Records for this task —
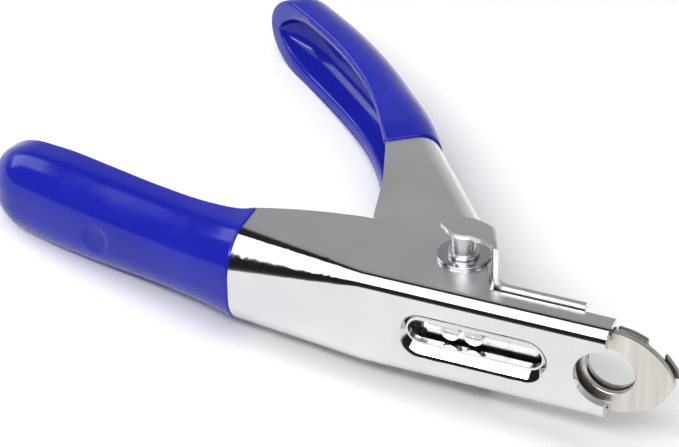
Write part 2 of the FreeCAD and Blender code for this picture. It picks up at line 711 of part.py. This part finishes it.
def return_spring():
    """Compression spring between the bracket and the washer on the rod's tail."""
    start = ROD_TAIL + NUT_T + ROD_WASHER_T + 0.4
    length = BRACKET_X - start - 2 * SPRING_WIRE_R
    helix = Part.makeHelix(length / SPRING_TURNS, length, SPRING_COIL_R)
    circle = Part.Circle(Vector(SPRING_COIL_R, 0, 0), Vector(0, 1, 0), SPRING_WIRE_R)
    coil = Part.Wire(helix.Edges).makePipeShell([Part.Wire(circle.toShape())], True, True)
    coil.rotate(Vector(0, 0, 0), Vector(0, 1, 0), 90)
    coil.translate(Vector(start + SPRING_WIRE_R, ROD_Y, 0))
    return coil


# ---------------------------------------------------------------- assembly
body = body_channel()
save("body_channel", body)
save("fixed_grip", fixed_grip(body))
save("nose_plate", nose_plate())
save("blade_guide", blade_guide())
save("nose_backing", nose_backing())
save("nose_rivets", nose_rivets())
handle = moving_handle()
save("moving_handle", to_handle(handle))
save("moving_grip", to_handle(grip_shape(MOVING_STATIONS, handle)))
save("saddle_strap", saddle_strap())
pivot_parts()
save("blade", blade())
save("blade_carriage", blade_carriage())
save("blade_screws", blade_screws())
save("guide_rod", guide_rod())
washer_x = ROD_TAIL + NUT_T
save("rod_nut", tube_x(ROD_TAIL, washer_x, ROD_Y, 2.2, ROD_R))
save("rod_washer", tube_x(washer_x, washer_x + ROD_WASHER_T, ROD_Y, 3.0, ROD_R))
save("spring_bracket", spring_bracket())
save("rod_bush", tube_x(BRACKET_X - 0.3, BRACKET_X + 1.7, ROD_Y, 2.0, ROD_R + RUNNING))
save("return_spring", return_spring())

os.makedirs("parts", exist_ok=True)
for name, shape in parts.items():
    shape.exportStep(os.path.join("parts", name + ".step"))
    solids = len(shape.Solids)
    box = shape.BoundBox
    print("%-20s solids %d valid %s volume %.1f  x %.1f..%.1f y %.1f..%.1f z %.1f..%.1f" % (
        name, solids, shape.isValid(), shape.Volume,
        box.XMin, box.XMax, box.YMin, box.YMax, box.ZMin, box.ZMax))
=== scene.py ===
"""Looks of the pet nail trimmer: vinyl grips, metal finishes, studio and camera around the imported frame."""
import json
import math

import bmesh
import bpy
import numpy as np
from mathutils import Matrix, Vector


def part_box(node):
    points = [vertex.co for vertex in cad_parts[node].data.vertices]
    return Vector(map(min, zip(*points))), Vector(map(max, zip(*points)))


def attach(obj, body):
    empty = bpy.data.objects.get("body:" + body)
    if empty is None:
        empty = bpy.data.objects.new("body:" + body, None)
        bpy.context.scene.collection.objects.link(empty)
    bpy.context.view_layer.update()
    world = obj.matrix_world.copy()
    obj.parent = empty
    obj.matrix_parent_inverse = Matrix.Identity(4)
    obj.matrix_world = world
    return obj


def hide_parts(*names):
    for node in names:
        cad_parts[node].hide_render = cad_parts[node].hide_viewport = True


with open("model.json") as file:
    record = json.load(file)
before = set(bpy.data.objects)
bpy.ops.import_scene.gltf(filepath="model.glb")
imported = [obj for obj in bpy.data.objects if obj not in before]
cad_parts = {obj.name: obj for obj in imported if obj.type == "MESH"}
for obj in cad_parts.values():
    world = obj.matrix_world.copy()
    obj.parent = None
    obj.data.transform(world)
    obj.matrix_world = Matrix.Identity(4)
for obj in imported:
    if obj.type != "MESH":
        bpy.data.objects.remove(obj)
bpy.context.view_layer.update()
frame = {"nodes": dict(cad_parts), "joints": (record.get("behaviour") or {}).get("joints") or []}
nodes = frame["nodes"]
joints = {joint["name"]: joint for joint in frame["joints"]}

MM = 0.001
SHEET = 1.5                   # sizes in millimetres, as in the design
COAT = 0.7                    # vinyl outside the sheet
LINING = 0.6                  # vinyl inside the sheet
WALL = COAT + SHEET + LINING
LIP = 0.7                     # rounding of the vinyl's outer rim
DIMPLE_RADIUS = 2.8           # round dimple over the hang hole
DIMPLE_EDGE = 0.9
DIMPLE_DEPTH = 0.5
HANDLE_ANGLE = 129.0          # direction of the moving handle at rest, in degrees from +X
HALF_BODY = 9.0               # half width of the body channel
HALF_HANDLE = 7.1             # half width of the lever
FIXED_END = 9.6               # length of the rounded end of each grip
MOVING_END = 8.4
HANG_HOLE = 96.4              # distance of the dimple from the nail hole
SIDE_ROUGHNESS = 0.34         # satin side walls
WELD_DISTANCE = 2e-6          # metres
FLOOR_REACH = 4.0


# ------------------------------------------------------------------ materials
def shader(name):
    """New material with its node tree, and its principled shader."""
    material = bpy.data.materials.new(name)
    material.use_nodes = True
    return material, material.node_tree, material.node_tree.nodes["Principled BSDF"]


def coordinates(tree, stretch=(1.0, 1.0, 1.0)):
    """Object coordinates, scaled along each axis."""
    source = tree.nodes.new("ShaderNodeTexCoord")
    mapping = tree.nodes.new("ShaderNodeMapping")
    mapping.inputs["Scale"].default_value = stretch
    tree.links.new(source.outputs["Object"], mapping.inputs["Vector"])
    return mapping.outputs["Vector"]


def noise(tree, vector, scale, detail=4.0, roughness=0.5):
    """Fine irregular pattern, from 0 to 1."""
    node = tree.nodes.new("ShaderNodeTexNoise")
    node.inputs["Scale"].default_value = scale
    node.inputs["Detail"].default_value = detail
    node.inputs["Roughness"].default_value = roughness
    tree.links.new(vector, node.inputs["Vector"])
    return node.outputs["Fac"]


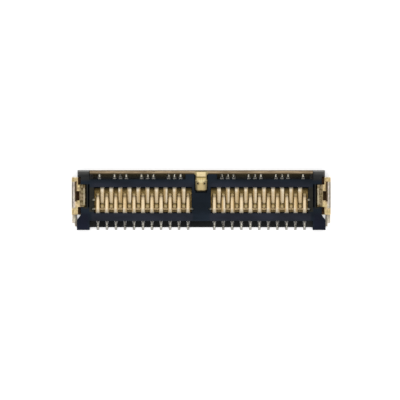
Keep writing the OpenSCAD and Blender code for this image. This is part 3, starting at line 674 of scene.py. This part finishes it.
# Floor: pale and matt; to the camera and in reflections it is white but for the shade close to the part
def makeFloor(look):
    material = bpy.data.materials.new("paleFloor")
    tree = emptyTree(material)
    fine = useGroup(tree, grain, placeInMm(tree), look["grain"])
    matt = addNode(tree, "BsdfDiffuse", {"Color": blend(tree, fine["Shade"], look["pale"], look["mottled"])})
    reach, samples = look["shadeReach"] * mm, look["shadeSamples"]
    openness = addNode(tree, "AmbientOcclusion", {"Distance": reach}, samples=samples).outputs["AO"]
    glow = ramp(tree, openness, *look["shadeEdge"], 0.0, look["shown"])
    white = addNode(tree, "Emission", {"Color": (1, 1, 1, 1), "Strength": glow})
    both = addNode(tree, "AddShader", {0: matt.outputs[0], 1: white.outputs[0]})
    rays = addNode(tree, "LightPath").outputs
    seen = calc(tree, "MAXIMUM", rays["Is Camera Ray"], rays["Is Glossy Ray"])
    seen = calc(tree, "MAXIMUM", seen, rays["Is Transmission Ray"])
    mixed = addNode(tree, "MixShader", {0: seen, 1: matt.outputs[0], 2: both.outputs[0]})
    addNode(tree, "OutputMaterial", {"Surface": mixed.outputs[0]})
    half = look["half"] * mm
    mesh = bpy.data.meshes.new("floor")
    corners = [(-half, -half, 0), (half, -half, 0), (half, half, 0), (-half, half, 0)]
    mesh.from_pydata(corners, [], [(0, 1, 2, 3)])
    mesh.materials.append(material)
    floor = bpy.data.objects.new("floor", mesh)
    bpy.context.scene.collection.objects.link(floor)


makeFloor(floorLook)

# Reflections: "front" is the direction's Y and "side" its X, from where to where, and the levels there
skyLook = {"matt": 0.70, "shown": 1.0, "front": (-0.95, -0.15, 0.30, 0.84), "side": (-0.9, 0.9, 0.62, 1.28)}


# The sky lights matt surfaces evenly, is white to the camera, and in reflections is dimmer towards the front
# and the left
def makeSky(look):
    world = bpy.data.worlds.new("softSky")
    tree = emptyTree(world)
    rays = addNode(tree, "LightPath").outputs
    towards = addNode(tree, "SeparateXYZ", {0: addNode(tree, "TexCoord").outputs["Generated"]}).outputs
    gloss = calc(tree, "MULTIPLY", ramp(tree, towards["Y"], *look["front"]),
                 ramp(tree, towards["X"], *look["side"], "LINEAR"))
    level = between(tree, rays["Is Glossy Ray"], look["matt"], gloss)
    level = calc(tree, "MAXIMUM", level, calc(tree, "MULTIPLY", rays["Is Camera Ray"], look["shown"]))
    sky = addNode(tree, "Background", {"Color": (1, 1, 1, 1), "Strength": level})
    addNode(tree, "OutputWorld", {"Surface": sky.outputs[0]})
    bpy.context.scene.world = world


makeSky(skyLook)

lampSet = {
    "rearKey": {"from": (-40, 110, 320), "size": 170, "level": 0.75},
    "frontFill": {"from": (80, -240, 180), "size": 160, "level": 0.8},
    "leftFill": {"from": (-260, -20, 150), "size": 140, "level": 1.0},
}


# Lamps: power = level * pi * area, so that the level is how bright the lamp itself looks
def makeLamps(lamps):
    for name, lamp in lamps.items():
        light = bpy.data.lights.new(name, "AREA")
        light.shape = "SQUARE"
        light.size = lamp["size"] * mm
        light.energy = lamp["level"] * math.pi * light.size ** 2
        placed = bpy.data.objects.new(name, light)
        placed.location = Vector(lamp["from"]) * mm
        placed.rotation_euler = (-placed.location).to_track_quat("-Z", "Y").to_euler()
        bpy.context.scene.collection.objects.link(placed)


makeLamps(lampSet)

cameraShot = {"middle": (-0.107, 0.008), "distance": 400, "width": 35.5, "sensor": 36, "clip": (10, 10000)}


# Camera: straight above, with the width that the picture shows at the floor
def makeCamera(shot):
    camera = bpy.data.cameras.new("topCamera")
    camera.sensor_width = shot["sensor"]
    camera.lens = shot["sensor"] * shot["distance"] / shot["width"]
    camera.clip_start, camera.clip_end = [length * mm for length in shot["clip"]]
    placed = bpy.data.objects.new("topCamera", camera)
    placed.location = Vector((*shot["middle"], shot["distance"])) * mm
    bpy.context.scene.collection.objects.link(placed)
    bpy.context.scene.camera = placed


makeCamera(cameraShot)
bpy.context.scene.view_settings.view_transform = "Standard"
print("floor, sky, lamps and camera placed")

bpy.context.view_layer.update()
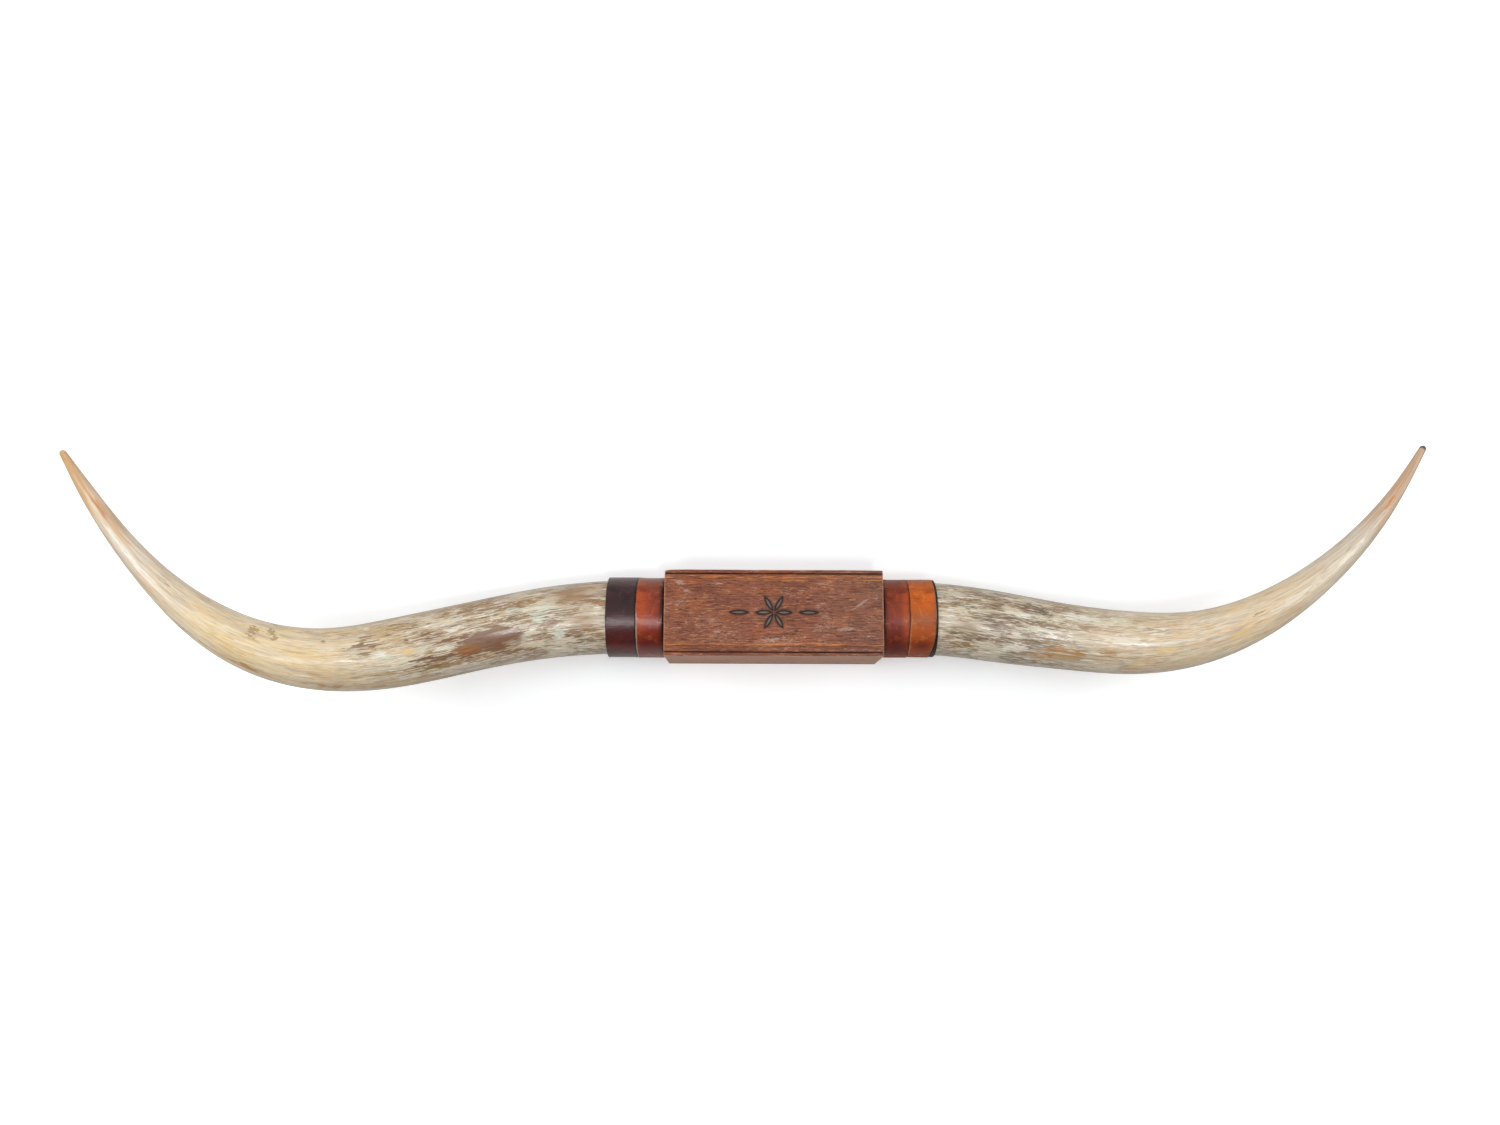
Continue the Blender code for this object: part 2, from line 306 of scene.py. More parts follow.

Goal — Output the lines of the records above exactly as they appear, from the line containing "solids %d valid" through the line containing "points = [vertex.co".

Result below —
    print("%-20s solids %d valid %s volume %.1f  x %.1f..%.1f y %.1f..%.1f z %.1f..%.1f" % (
        name, solids, shape.isValid(), shape.Volume,
        box.XMin, box.XMax, box.YMin, box.YMax, box.ZMin, box.ZMax))
=== scene.py ===
"""Looks of the pet nail trimmer: vinyl grips, metal finishes, studio and camera around the imported frame."""
import json
import math

import bmesh
import bpy
import numpy as np
from mathutils import Matrix, Vector


def part_box(node):
    points = [vertex.co for vertex in cad_parts[node].data.vertices]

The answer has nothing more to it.